CMOS Scaling Challenges for High Performance and Low Power applications facing Reliability Criteria towards the Decananometer range

Abstract

Abstract The huge improvements in integrated circuits manufacturing has faced great challenges between process optimization, performance requirements and the trade-off between low power operation and reliability for long term use. Both the variability at time zero and the time variability due to external constraints and aging phenomena make mandatory the validation of the CMOS technology nodes from device to circuits and products under operation. While High-K Metal-Gate (HKMG) offered good compromises down to 28nm gate-length, the move to Fully Depleted Silicon on Insulator (FDSOI) allows to further scale the dimension down to 14nm effective gate-length with ultra-thin equivalent gate-oxide thickness (EOT) of 1.35 nm. This has been obtained guarantying a small subthreshold slope for switching, small drain-induced barrier lowering (DIBL) for limited short-channel effect (SCE) and excellent current drivability thanks to a proper gate-stack with HfO2/SiON optimization and adapted rapid thermal processing and annealing.
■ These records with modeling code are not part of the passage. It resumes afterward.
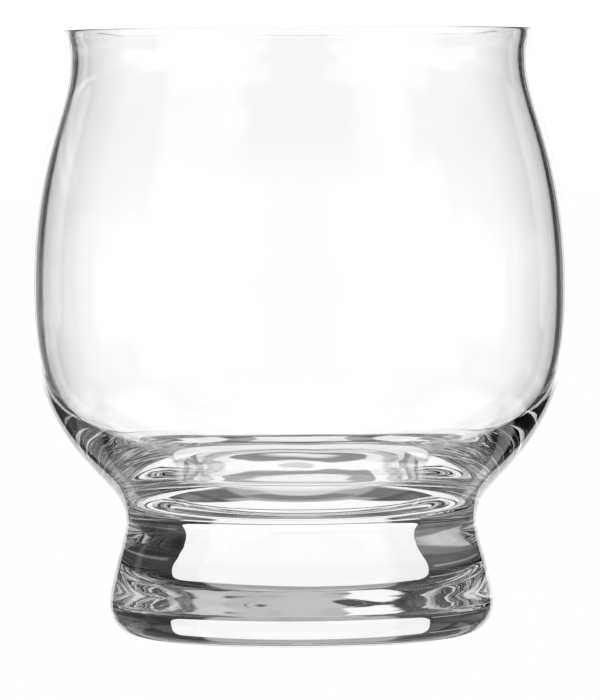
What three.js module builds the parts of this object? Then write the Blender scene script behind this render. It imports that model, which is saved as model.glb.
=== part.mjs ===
// Footed whiskey tumbler in clear glass: a thin bulb-shaped bowl joined to a heavy solid foot.
// Millimetres, +Z up. The origin is the centre of the circle that the foot stands on.
import * as THREE from "three";

// Outside outline: radius and height at each place where the glass stands upright.
const HEIGHT = 98;
const RIM_RADIUS = 38.0;
const NECK = { radius: 37.5, z: 93.3 };
const BELLY = { radius: 43.8, z: 56.0 };
const WAIST = { radius: 28.5, z: 18.5 };
const HEEL = { radius: 31.2, z: 4.9 };

// Underside: the flat ring that it stands on, and the shallow hollow inside that ring.
const STAND_OUTER_RADIUS = 27.0;
const STAND_INNER_RADIUS = 25.0;
const PUNT_DEPTH = 1.5;

// Inside of the bowl: an even wall from the lip to the neck, the widest place of the inside, the
// turn where the side passes into the dished floor, and the middle of the floor above the waist.
const WALL = 1.8;
const WELL = { radius: 41.8, z: 56 };
const TURN = { radius: 29.55, z: 28.04, slope: 50.6 };
const SIDE_REACH = 18.7;
const TURN_REACH = 9.7;
const FLOOR_Z = 20.3;
const FLOOR_FLATNESS = 13.9;

// The lip is cut flat, with small round edges of this radius.
const LIP_EDGE = 0.25;

// The bowl and the foot meet at the waist, with this gap between the two solids.
const JOIN_GAP = 0.3;

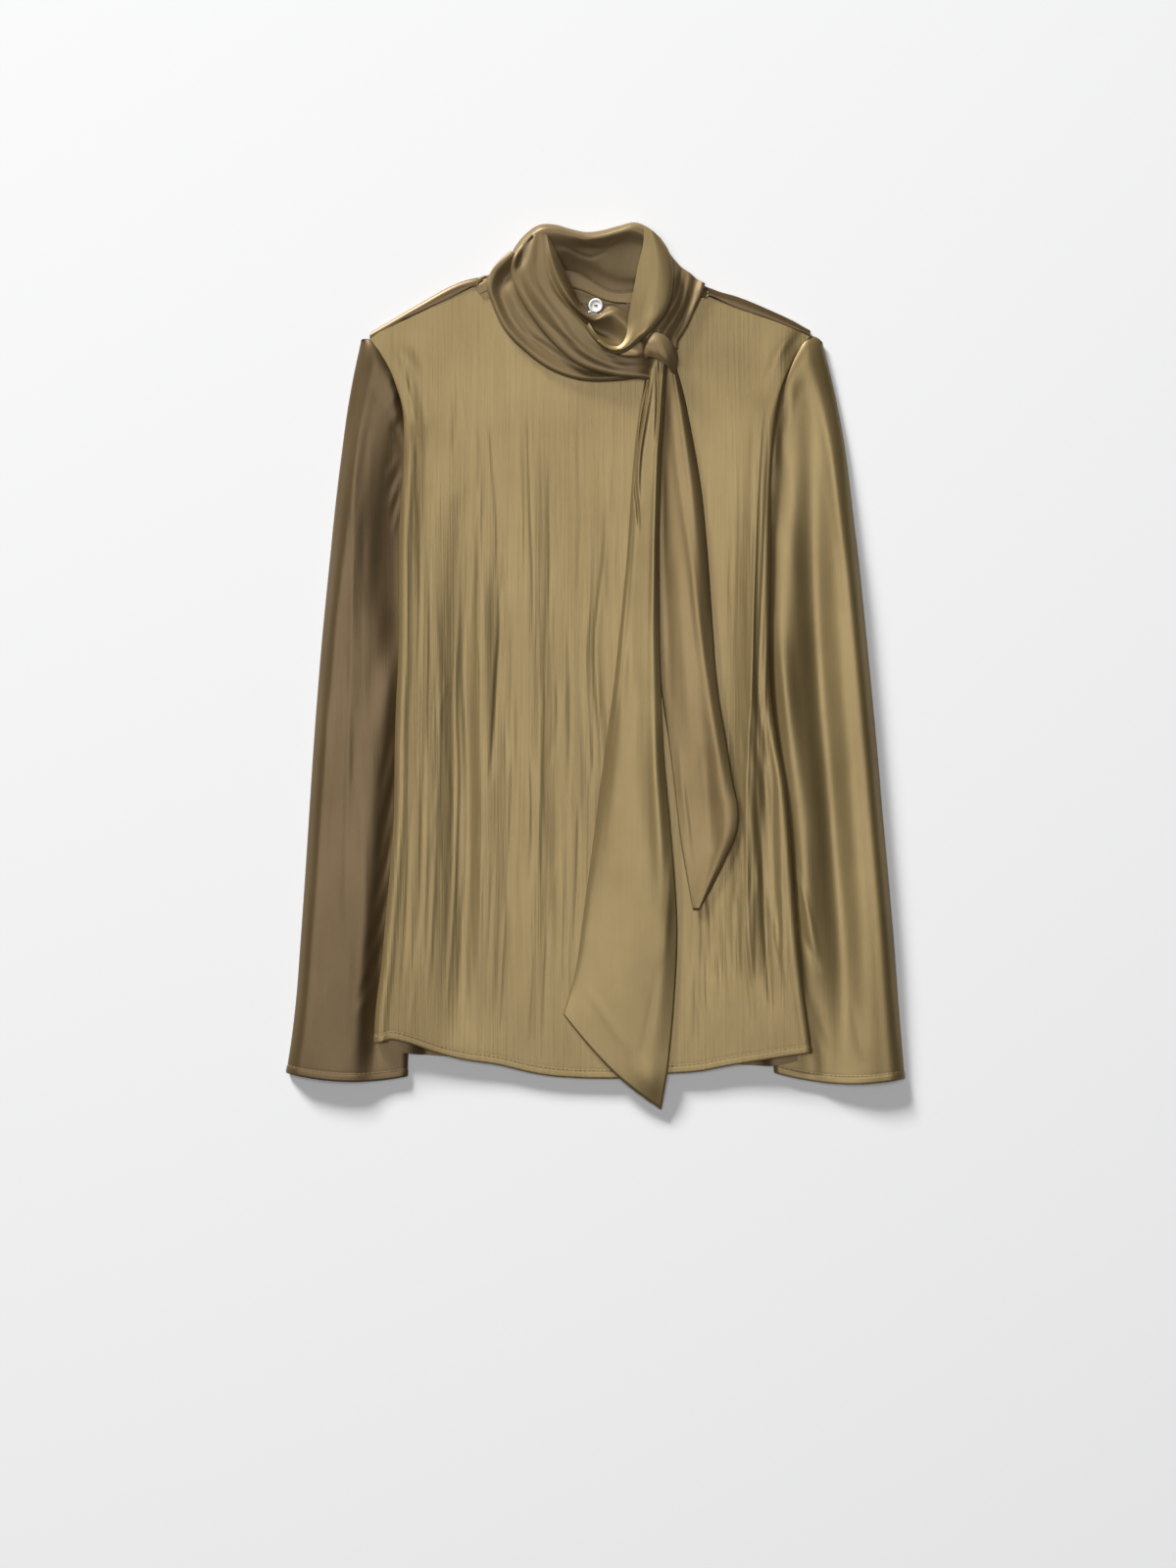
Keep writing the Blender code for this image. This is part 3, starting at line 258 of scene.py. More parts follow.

We give new insights to determine first the performance with temperature, the process variability impact at time zero and the robustness of CMOS nodes submitted to interface traps, oxide charge and recoverable traps. Their role is analysed using accelerated DC and AC experiments in devices to SRAM cell and array, focusing on the balance between hot-carrier and bias temperature damage. This allows to guaranty the technology robustness, speed performance and limited power consumption for product qualification.